**YOUR GOAL**
Extract every line of the material below and reproduce it faithfully.

**GIVEN MATERIAL**
###
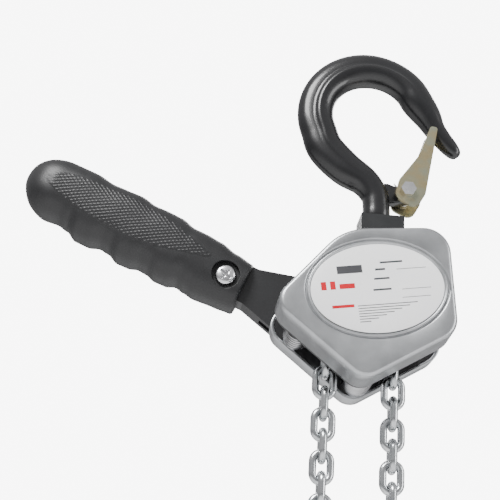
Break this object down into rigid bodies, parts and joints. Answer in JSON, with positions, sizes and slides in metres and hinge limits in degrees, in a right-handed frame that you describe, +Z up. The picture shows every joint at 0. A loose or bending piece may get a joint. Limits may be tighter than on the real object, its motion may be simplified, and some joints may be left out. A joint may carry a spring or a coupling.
{
  "type": "mini lever chain hoist",
  "caption": "Lever chain hoist: latched top hook, silver two-cover body with plates, gears, chain wheel and brake, gripped lever, link chain and latched load hook.",
  "frame": {"origin": "the load point inside the top hook, where the support bears", "axes": "+Z up along the pull of the load, -Y the front with the label, the lever towards -X"},
  "size_m": [0.2066, 0.08, 0.4537],
  "materials": {
    "hook_black": "satin black",
    "yellow_zinc": "yellow zinc",
    "yoke_black": "dark grey satin",
    "black_plate": "satin black",
    "pressed_silver": "silver satin",
    "label_white": "printed film",
    "chain_zinc": "bright zinc",
    "bronze": "plain",
    "friction": "brake lining",
    "gear_steel": "machined",
    "grip_rubber": "satin black, patterned",
    "knob_black": "satin",
    "bright_zinc": "bright zinc"
  },
  "bodies": {
    "top_hook": {"top_hook": "hook_black", "hook_collar": "bright_zinc", "top_latch_bolt": "bright_zinc", "top_latch_nut": "bright_zinc", "top_latch_spring": "bright_zinc"},
    "top_latch": {"top_latch": "yellow_zinc"},
    "top_yoke": {"top_yoke": "yoke_black"},
    "frame": {"suspension_pin": "bright_zinc", "gear_side_plate": "black_plate", "brake_side_plate": "black_plate", "gear_cover": "pressed_silver", "rating_label": "label_white", "brake_cover": "pressed_silver", "stay_bolts": "bright_zinc", "stay_sleeve": "bright_zinc", "stay_tubes": "bright_zinc", "stay_nuts": "bright_zinc", "guide_roller": "bright_zinc", "plate_bushings": "bronze", "chain_stripper": "black_plate", "ratchet_disc": "gear_steel", "pawl_pins": "bright_zinc"},
    "sheave": {"load_sheave": "gear_steel", "load_gear": "gear_steel", "chain_on_wheel": "chain_zinc"},
    "load_strand": {"load_chain": "chain_zinc", "bottom_yoke_front": "yoke_black", "bottom_yoke_rear": "yoke_black", "bottom_chain_pin": "bright_zinc", "bottom_yoke_screws": "bright_zinc"},
    "tail_strand": {"tail_chain": "chain_zinc", "chain_end_ring": "chain_zinc"},
    "drive_shaft": {"drive_shaft": "gear_steel", "disc_hub": "gear_steel", "friction_disc_front": "friction", "friction_disc_rear": "friction", "change_gear": "gear_steel", "shaft_nut": "bright_zinc"},
    "idler_a": {"idler_gear_a": "gear_steel"},
    "idler_b": {"idler_gear_b": "gear_steel"},
    "pawl_a": {"pawl_a": "gear_steel"},
    "pawl_b": {"pawl_b": "gear_steel"},
    "lever": {"lever_front_shell": "black_plate", "lever_rear_shell": "black_plate", "lever_rivets": "bright_zinc", "grip": "grip_rubber", "grip_screw": "bright_zinc", "grip_nut": "bright_zinc"},
    "selector": {"selector_lever": "black_plate"},
    "knob": {"free_wheel_knob": "knob_black"},
    "bottom_hook": {"bottom_hook": "hook_black", "bottom_latch_bolt": "bright_zinc", "bottom_latch_nut": "bright_zinc", "bottom_latch_spring": "bright_zinc"},
    "bottom_latch": {"bottom_latch": "yellow_zinc"}
  },
  "joints": [
    {"name": "top_latch_swing", "type": "hinge", "parent": "top_hook", "child": "top_latch", "pos_m": [0.0172, 0, -0.0546], "axis": [0, -1, 0], "range_deg": [0, 35], "stiffness_Nm_per_rad": 0.02, "springref_deg": -28.65},
    {"name": "top_swivel", "type": "hinge", "parent": "top_hook", "child": "top_yoke", "pos_m": [0.0042, 0, -0.0673], "axis": [0, 0, 1], "continuous": true},
    {"name": "body_swing", "type": "hinge", "parent": "top_yoke", "child": "frame", "pos_m": [0.00818, 0, -0.08698], "axis": [0, 1, 0], "range_deg": [-20, 20]},
    {"name": "sheave_spin", "type": "hinge", "parent": "frame", "child": "sheave", "pos_m": [-0.0018, 0, -0.114], "axis": [0, 1, 0], "range_deg": [-4, 2.3]},
    {"name": "load_strand_lift", "type": "slide", "parent": "frame", "child": "load_strand", "axis": [0, 0, -1], "range_m": [-0.001, 0.00056]},
    {"name": "tail_strand_lift", "type": "slide", "parent": "frame", "child": "tail_strand", "axis": [0, 0, 1], "range_m": [-0.001, 0.00056]},
    {"name": "shaft_spin", "type": "hinge", "parent": "frame", "child": "drive_shaft", "pos_m": [-0.0018, 0, -0.114], "axis": [0, 1, 0], "range_deg": [-10, 5.6]},
    {"name": "idler_a_spin", "type": "hinge", "parent": "frame", "child": "idler_a", "pos_m": [0.01517, 0, -0.10799], "axis": [0, 1, 0], "range_deg": [-3.6, 6.3]},
    {"name": "idler_b_spin", "type": "hinge", "parent": "frame", "child": "idler_b", "pos_m": [-0.01877, 0, -0.12001], "axis": [0, 1, 0], "range_deg": [-3.6, 6.3]},
    {"name": "pawl_a_swing", "type": "hinge", "parent": "frame", "child": "pawl_a", "pos_m": [0.01822, 0, -0.10267], "axis": [0, 1, 0], "range_deg": [0, 12], "stiffness_Nm_per_rad": 0.004, "springref_deg": -17.19},
    {"name": "pawl_b_swing", "type": "hinge", "parent": "frame", "child": "pawl_b", "pos_m": [-0.02182, 0, -0.12533], "axis": [0, 1, 0], "range_deg": [0, 12], "stiffness_Nm_per_rad": 0.004, "springref_deg": -17.19},
    {"name": "lever_swing", "type": "hinge", "parent": "frame", "child": "lever", "pos_m": [-0.0018, 0, -0.114], "axis": [0, 1, 0], "range_deg": [-200, 20]},
    {"name": "selector_swing", "type": "hinge", "parent": "lever", "child": "selector", "pos_m": [-0.02683, 0, -0.10389], "axis": [0, 1, 0], "range_deg": [-18, 18]},
    {"name": "knob_pull", "type": "slide", "parent": "drive_shaft", "child": "knob", "axis": [0, 1, 0], "range_m": [0, 0.004]},
    {"name": "bottom_swivel", "type": "hinge", "parent": "load_strand", "child": "bottom_hook", "pos_m": [0.01285, 0, -0.35229], "axis": [0, 0, 1], "continuous": true},
    {"name": "bottom_latch_swing", "type": "hinge", "parent": "bottom_hook", "child": "bottom_latch", "pos_m": [-0.00015, 0, -0.36539], "axis": [0, -1, 0], "range_deg": [0, 35], "stiffness_Nm_per_rad": 0.02, "springref_deg": -28.65}
  ],
  "couplings": [
    {"joint": "sheave_spin", "follows": "load_strand_lift", "rad_per_m": 68.213},
    {"joint": "tail_strand_lift", "follows": "load_strand_lift", "ratio": 1},
    {"joint": "idler_a_spin", "follows": "load_strand_lift", "rad_per_m": -107.19},
    {"joint": "idler_b_spin", "follows": "load_strand_lift", "rad_per_m": -107.19},
    {"joint": "shaft_spin", "follows": "load_strand_lift", "rad_per_m": 168.44}
  ]
}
###
**FINISHED EXERCISE**
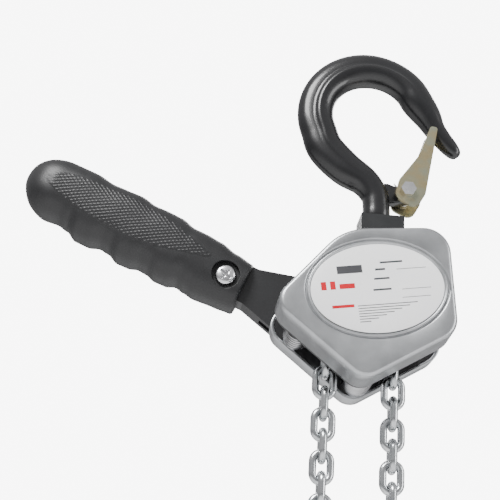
Break this object down into rigid bodies, parts and joints. Answer in JSON, with positions, sizes and slides in metres and hinge limits in degrees, in a right-handed frame that you describe, +Z up. The picture shows every joint at 0. A loose or bending piece may get a joint. Limits may be tighter than on the real object, its motion may be simplified, and some joints may be left out. A joint may carry a spring or a coupling.
{
  "type": "mini lever chain hoist",
  "caption": "Lever chain hoist: latched top hook, silver two-cover body with plates, gears, chain wheel and brake, gripped lever, link chain and latched load hook.",
  "frame": {"origin": "the load point inside the top hook, where the support bears", "axes": "+Z up along the pull of the load, -Y the front with the label, the lever towards -X"},
  "size_m": [0.2066, 0.08, 0.4537],
  "materials": {
    "hook_black": "satin black",
    "yellow_zinc": "yellow zinc",
    "yoke_black": "dark grey satin",
    "black_plate": "satin black",
    "pressed_silver": "silver satin",
    "label_white": "printed film",
    "chain_zinc": "bright zinc",
    "bronze": "plain",
    "friction": "brake lining",
    "gear_steel": "machined",
    "grip_rubber": "satin black, patterned",
    "knob_black": "satin",
    "bright_zinc": "bright zinc"
  },
  "bodies": {
    "top_hook": {"top_hook": "hook_black", "hook_collar": "bright_zinc", "top_latch_bolt": "bright_zinc", "top_latch_nut": "bright_zinc", "top_latch_spring": "bright_zinc"},
    "top_latch": {"top_latch": "yellow_zinc"},
    "top_yoke": {"top_yoke": "yoke_black"},
    "frame": {"suspension_pin": "bright_zinc", "gear_side_plate": "black_plate", "brake_side_plate": "black_plate", "gear_cover": "pressed_silver", "rating_label": "label_white", "brake_cover": "pressed_silver", "stay_bolts": "bright_zinc", "stay_sleeve": "bright_zinc", "stay_tubes": "bright_zinc", "stay_nuts": "bright_zinc", "guide_roller": "bright_zinc", "plate_bushings": "bronze", "chain_stripper": "black_plate", "ratchet_disc": "gear_steel", "pawl_pins": "bright_zinc"},
    "sheave": {"load_sheave": "gear_steel", "load_gear": "gear_steel", "chain_on_wheel": "chain_zinc"},
    "load_strand": {"load_chain": "chain_zinc", "bottom_yoke_front": "yoke_black", "bottom_yoke_rear": "yoke_black", "bottom_chain_pin": "bright_zinc", "bottom_yoke_screws": "bright_zinc"},
    "tail_strand": {"tail_chain": "chain_zinc", "chain_end_ring": "chain_zinc"},
    "drive_shaft": {"drive_shaft": "gear_steel", "disc_hub": "gear_steel", "friction_disc_front": "friction", "friction_disc_rear": "friction", "change_gear": "gear_steel", "shaft_nut": "bright_zinc"},
    "idler_a": {"idler_gear_a": "gear_steel"},
    "idler_b": {"idler_gear_b": "gear_steel"},
    "pawl_a": {"pawl_a": "gear_steel"},
    "pawl_b": {"pawl_b": "gear_steel"},
    "lever": {"lever_front_shell": "black_plate", "lever_rear_shell": "black_plate", "lever_rivets": "bright_zinc", "grip": "grip_rubber", "grip_screw": "bright_zinc", "grip_nut": "bright_zinc"},
    "selector": {"selector_lever": "black_plate"},
    "knob": {"free_wheel_knob": "knob_black"},
    "bottom_hook": {"bottom_hook": "hook_black", "bottom_latch_bolt": "bright_zinc", "bottom_latch_nut": "bright_zinc", "bottom_latch_spring": "bright_zinc"},
    "bottom_latch": {"bottom_latch": "yellow_zinc"}
  },
  "joints": [
    {"name": "top_latch_swing", "type": "hinge", "parent": "top_hook", "child": "top_latch", "pos_m": [0.0172, 0, -0.0546], "axis": [0, -1, 0], "range_deg": [0, 35], "stiffness_Nm_per_rad": 0.02, "springref_deg": -28.65},
    {"name": "top_swivel", "type": "hinge", "parent": "top_hook", "child": "top_yoke", "pos_m": [0.0042, 0, -0.0673], "axis": [0, 0, 1], "continuous": true},
    {"name": "body_swing", "type": "hinge", "parent": "top_yoke", "child": "frame", "pos_m": [0.00818, 0, -0.08698], "axis": [0, 1, 0], "range_deg": [-20, 20]},
    {"name": "sheave_spin", "type": "hinge", "parent": "frame", "child": "sheave", "pos_m": [-0.0018, 0, -0.114], "axis": [0, 1, 0], "range_deg": [-4, 2.3]},
    {"name": "load_strand_lift", "type": "slide", "parent": "frame", "child": "load_strand", "axis": [0, 0, -1], "range_m": [-0.001, 0.00056]},
    {"name": "tail_strand_lift", "type": "slide", "parent": "frame", "child": "tail_strand", "axis": [0, 0, 1], "range_m": [-0.001, 0.00056]},
    {"name": "shaft_spin", "type": "hinge", "parent": "frame", "child": "drive_shaft", "pos_m": [-0.0018, 0, -0.114], "axis": [0, 1, 0], "range_deg": [-10, 5.6]},
    {"name": "idler_a_spin", "type": "hinge", "parent": "frame", "child": "idler_a", "pos_m": [0.01517, 0, -0.10799], "axis": [0, 1, 0], "range_deg": [-3.6, 6.3]},
    {"name": "idler_b_spin", "type": "hinge", "parent": "frame", "child": "idler_b", "pos_m": [-0.01877, 0, -0.12001], "axis": [0, 1, 0], "range_deg": [-3.6, 6.3]},
    {"name": "pawl_a_swing", "type": "hinge", "parent": "frame", "child": "pawl_a", "pos_m": [0.01822, 0, -0.10267], "axis": [0, 1, 0], "range_deg": [0, 12], "stiffness_Nm_per_rad": 0.004, "springref_deg": -17.19},
    {"name": "pawl_b_swing", "type": "hinge", "parent": "frame", "child": "pawl_b", "pos_m": [-0.02182, 0, -0.12533], "axis": [0, 1, 0], "range_deg": [0, 12], "stiffness_Nm_per_rad": 0.004, "springref_deg": -17.19},
    {"name": "lever_swing", "type": "hinge", "parent": "frame", "child": "lever", "pos_m": [-0.0018, 0, -0.114], "axis": [0, 1, 0], "range_deg": [-200, 20]},
    {"name": "selector_swing", "type": "hinge", "parent": "lever", "child": "selector", "pos_m": [-0.02683, 0, -0.10389], "axis": [0, 1, 0], "range_deg": [-18, 18]},
    {"name": "knob_pull", "type": "slide", "parent": "drive_shaft", "child": "knob", "axis": [0, 1, 0], "range_m": [0, 0.004]},
    {"name": "bottom_swivel", "type": "hinge", "parent": "load_strand", "child": "bottom_hook", "pos_m": [0.01285, 0, -0.35229], "axis": [0, 0, 1], "continuous": true},
    {"name": "bottom_latch_swing", "type": "hinge", "parent": "bottom_hook", "child": "bottom_latch", "pos_m": [-0.00015, 0, -0.36539], "axis": [0, -1, 0], "range_deg": [0, 35], "stiffness_Nm_per_rad": 0.02, "springref_deg": -28.65}
  ],
  "couplings": [
    {"joint": "sheave_spin", "follows": "load_strand_lift", "rad_per_m": 68.213},
    {"joint": "tail_strand_lift", "follows": "load_strand_lift", "ratio": 1},
    {"joint": "idler_a_spin", "follows": "load_strand_lift", "rad_per_m": -107.19},
    {"joint": "idler_b_spin", "follows": "load_strand_lift", "rad_per_m": -107.19},
    {"joint": "shaft_spin", "follows": "load_strand_lift", "rad_per_m": 168.44}
  ]
}